THR: How much of the fantasy sports market does Dream11 hold?

HJ: It’s difficult to assess. Last we counted, we had 250 million fantasy sports competitors. It’s safe to say that we have a majority market share. But now there are many large players in the market, which have a substantial market share, like My11 Circle to Vision11 to Howzat.

THR: What’s your core business model?

HJ: Out of the total money that comes in, 28 per cent goes to the GST department. We keep about 15 to 20 per cent service fee. Rest of it goes to users.

You may also like

THR: How do you see the fantasy sports landscape evolving in India and globally over the next five to 10 years, and what role will Dream11 play in it?

HJ: It will keep growing.

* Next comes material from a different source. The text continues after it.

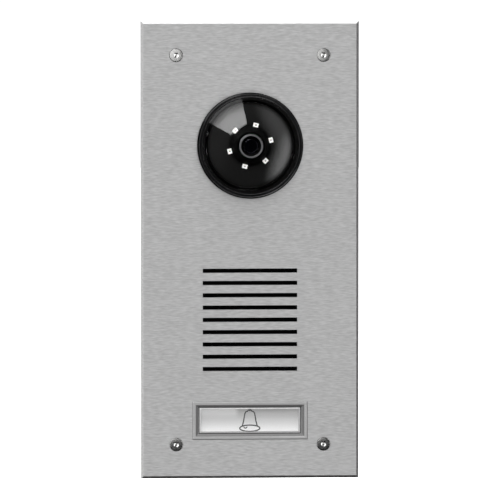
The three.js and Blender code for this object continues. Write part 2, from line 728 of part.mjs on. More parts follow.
function trimmerBody(x) {
  const half = 4;
  const front = BOARD.back + TOUCH_GAP;
  const body = box(x - half, x + half, front, TRIMMER.front - 0.2, TRIMMER.z - half, TRIMMER.z + half);
  return body.subtract(rod(1.3, front + 1, TRIMMER.front + 1, x, TRIMMER.z));
}

function trimmerKnob(x) {
  const { radius, front, back, z } = TRIMMER;
  const cap = rod(radius, front, back, x, z);
  const spindle = rod(1.2, front - 2.4, front + 0.1, x, z);
  const slot = box(x - 0.4, x + 0.4, back - 0.9, back + 1, z - 2, z + 2);
  return cap.add(spindle).subtract(slot);
}

// ---------- Assembly ----------
const LOOKS = {
  stainless: { color: 0xb0b0b0, roughness: 0.35, metalness: 1 },
  steel: { color: 0x9a9a98, roughness: 0.4, metalness: 1 },
  foam: { color: 0x1c1c1c, roughness: 0.95, metalness: 0 },
  blackPlastic: { color: 0x0d0d0e, roughness: 0.3, metalness: 0 },
  darkPlastic: { color: 0x1b1c1e, roughness: 0.6, metalness: 0 },
  rubber: { color: 0x151515, roughness: 0.85, metalness: 0 },
  clear: { color: 0xffffff, roughness: 0.05, metalness: 0, transparent: true, opacity: 0.3 },
  cloth: { color: 0x0a0a0a, roughness: 1, metalness: 0 },
  cone: { color: 0x26231f, roughness: 0.8, metalness: 0 },
  silver: { color: 0xa6a6a6, roughness: 0.4, metalness: 0.8 },
  paper: { color: 0xf2f2f0, roughness: 0.8, metalness: 0 },
  diffuser: { color: 0xe9ecec, roughness: 0.5, metalness: 0 },
  housing: { color: 0x232528, roughness: 0.6, metalness: 0 },
  board: { color: 0x14532d, roughness: 0.5, metalness: 0 },
  terminal: { color: 0x2f7d3f, roughness: 0.45, metalness: 0 },
  led: { color: 0xf3f1e6, roughness: 0.4, metalness: 0 },
  lensRing: { color: 0x6f7072, roughness: 0.35, metalness: 0.6 },
  trimmer: { color: 0x2a4f9c, roughness: 0.5, metalness: 0 },
};

const group = new THREE.Group();

function add(name, made, look) {
  const data = made.getMesh();
  const geometry = new THREE.BufferGeometry();
  geometry.setAttribute("position", new THREE.BufferAttribute(data.vertProperties, 3));
  geometry.setIndex(new THREE.BufferAttribute(data.triVerts, 1));
  geometry.computeVertexNormals();
  const mesh = new THREE.Mesh(geometry, new THREE.MeshStandardMaterial(LOOKS[look]));
  mesh.name = name;
  group.add(mesh);
}

function numbered(name, places, make, look) {
  places.forEach((place, i) => add(name + "_" + (i + 1), make(place), look));
}

add("front_plate", frontPlate(), "stainless");
add("plate_seal", plateSeal(), "foam");
numbered("plate_screw", screwPlaces, ([x, z]) => plateScrew(x, z), "steel");

add("camera_bezel", cameraBezel(), "blackPlastic");
add("bezel_seal", bezelSeal(), "rubber");
add("bezel_nut", bezelNut(), "darkPlastic");
add("camera_dome", cameraDome(), "clear");
add("dome_seal", domeSeal(), "rubber");
add("swivel_keeper", swivelKeeper(), "darkPlastic");
add("swivel_ring", swivelRing(), "darkPlastic");
numbered("tilt_pin", [1, -1], tiltPin, "steel");
add("camera_head", cameraHead(), "darkPlastic");
add("led_board", ledBoard(), "board");
numbered("led", ledAngles, led, "led");
add("lens_base", lensBase(), "blackPlastic");
add("lens_barrel", lensBarrel(), "blackPlastic");
add("lens_ring", lensRing(), "lensRing");
add("lens_glass", lensGlass(), "clear");
add("sensor_board", sensorBoard(), "board");
add("head_cover", headCover(), "darkPlastic");

add("speaker_cloth", speakerCloth(), "cloth");
add("speaker_gasket", speakerGasket(), "foam");
add("speaker_frame", speakerFrame(), "steel");
add("speaker_cone", speakerCone(), "cone");
add("speaker_magnet", speakerMagnet(), "steel");
add("microphone_boot", microphoneBoot(), "rubber");
add("microphone", microphone(), "steel");

add("button_frame", buttonFrame(), "silver");
add("call_button", callButton(), "clear");
add("name_label", nameLabel(), "paper");
add("button_carrier", buttonCarrier(), "diffuser");
numbered("return_spring", [-SPRING.x, SPRING.x], returnSpring, "steel");
add("switch_body", switchBody(), "darkPlastic");
add("switch_plunger", switchPlunger(), "paper");
add("button_board", buttonBoard(), "board");

add("housing", housing(), "housing");
numbered("housing_nut", studPlaces, ([x, z]) => housingNut(x, z), "steel");
add("main_board", mainBoard(), "board");
add("terminal_block", terminalBlock(), "terminal");
numbered("terminal_screw", terminalX, terminalScrew, "steel");
numbered("trimmer_body", TRIMMER.x, trimmerBody, "trimmer");
numbered("trimmer_knob", TRIMMER.x, trimmerKnob, "paper");

export default group;
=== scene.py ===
import json
import math

import bmesh
import bpy
from mathutils import Matrix, Vector

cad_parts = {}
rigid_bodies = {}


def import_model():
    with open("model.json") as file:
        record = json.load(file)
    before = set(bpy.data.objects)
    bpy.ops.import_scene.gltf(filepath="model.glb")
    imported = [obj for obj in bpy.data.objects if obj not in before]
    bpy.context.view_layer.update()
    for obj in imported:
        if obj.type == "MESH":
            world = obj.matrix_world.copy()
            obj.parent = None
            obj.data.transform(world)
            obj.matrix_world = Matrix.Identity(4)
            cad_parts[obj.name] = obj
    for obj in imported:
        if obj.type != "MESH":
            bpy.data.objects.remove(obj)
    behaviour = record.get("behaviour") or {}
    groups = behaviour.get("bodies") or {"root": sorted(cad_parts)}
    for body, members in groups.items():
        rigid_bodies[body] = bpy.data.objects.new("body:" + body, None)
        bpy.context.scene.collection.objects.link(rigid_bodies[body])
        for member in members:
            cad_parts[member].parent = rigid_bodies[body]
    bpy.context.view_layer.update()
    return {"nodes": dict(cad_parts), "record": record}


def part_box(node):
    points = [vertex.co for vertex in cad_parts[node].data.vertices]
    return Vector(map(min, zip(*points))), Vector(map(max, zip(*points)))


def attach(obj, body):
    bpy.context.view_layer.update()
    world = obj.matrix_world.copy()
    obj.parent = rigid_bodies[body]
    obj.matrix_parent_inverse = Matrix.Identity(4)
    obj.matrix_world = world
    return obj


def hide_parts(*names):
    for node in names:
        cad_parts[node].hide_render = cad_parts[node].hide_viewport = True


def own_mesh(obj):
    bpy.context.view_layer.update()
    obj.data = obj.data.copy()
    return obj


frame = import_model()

MM = 0.001
ROLL = math.radians(-15)  # how far the camera head is rolled about its own axis

# ---------- Places and sizes, read from the frame (metres) ----------


def middle(node):
    low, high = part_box(node)
    return (low + high) / 2


CAMERA_Z = middle("camera_bezel").z
BUTTON_Z = middle("call_button").z
PLATE_LOW, PLATE_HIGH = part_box("front_plate")
PLATE_FRONT = PLATE_LOW.y
PLATE_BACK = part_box("plate_seal")[0].y - 0.1 * MM
LENS_AXIS = Vector((0, 0, CAMERA_Z))
SCREWS = [middle(f"plate_screw_{i}") for i in (1, 2, 3, 4)]


# ---------- Mesh building ----------


def new_object(name, mesh):
    made = bpy.data.objects.new(name, mesh)
    bpy.context.scene.collection.objects.link(made)
    return made


def from_bmesh(name, bm):
    mesh = bpy.data.meshes.new(name)
    bmesh.ops.recalc_face_normals(bm, faces=bm.faces)
    bm.to_mesh(mesh)
    bm.free()
    for polygon in mesh.polygons:
        polygon.use_smooth = True
    mesh.set_sharp_from_angle(angle=math.radians(30))
    return new_object(name, mesh)


FILLET_STEPS = 5


def fillet(profile):
    """Rounds a profile's corners. Each is (radius, y) or (radius, y, fillet radius), in millimetres."""
    points = []
    count = len(profile)
    for i, corner in enumerate(profile):
        here = Vector(corner[:2])
        if len(corner) == 2:
            points.append(here)
            continue
        back = Vector(profile[i - 1][:2]) - here
        on = Vector(profile[(i + 1) % count][:2]) - here
        half = back.angle(on) / 2
        reach = min(corner[2] / math.tan(half), back.length * 0.49, on.length * 0.49)
        start = here + back.normalized() * reach
        end = here + on.normalized() * reach
        for k in range(FILLET_STEPS + 1):
            t = k / FILLET_STEPS
            points.append(start * (1 - t) ** 2 + here * 2 * t * (1 - t) + end * t**2)
    return points


def lathe(name, profile, x=0.0, z=0.0, segments=128):
    """A closed profile in millimetres, turned about the Y axis through x and z in metres."""
    points = fillet(profile)
    bm = bmesh.new()
    rings = []
    for radius, y in points:
        if radius < 1e-6:
            rings.append([bm.verts.new((x, y * MM, z))])
            continue
        rings.append([
            bm.verts.new((
                x + radius * MM * math.cos(2 * math.pi * k / segments),
                y * MM,
                z + radius * MM * math.sin(2 * math.pi * k / segments),
            ))
            for k in range(segments)
        ])
    for a, b in zip(rings, rings[1:] + rings[:1]):
        if len(a) == 1 and len(b) == 1:
            continue
        for k in range(segments):
            n = (k + 1) % segments
            if len(a) == 1:
                bm.faces.new((a[0], b[k], b[n]))
            elif len(b) == 1:
                bm.faces.new((a[k], b[0], a[n]))
            else:
                bm.faces.new((a[k], b[k], b[n], a[n]))
    return from_bmesh(name, bm)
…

We have 250 million users, which is a huge number, but it’s still a fraction of the 800 million who watch cricket in this country. Globally, fantasy sports has capped off, because many countries now allow sports betting, legally. Fantasy sports globally is now restricted to tens of millions of users as a niche community, but it’s the most evolved sports fan base.

THR: What’s the next frontier for you guys?

HJ: Expanding as a sports company. So from fantasy sports we launched a product called Fan Code, for sports content. We have DreamSetGo, Dream Cricket, a free-to-play mobile cricket game. Dream Sports Foundation helps about 8,000 athletes in India. They’ve won about 300 medals for India, and three of our athletes went to the Olympics. We have Sixer, which is another virtual trading platform for sports.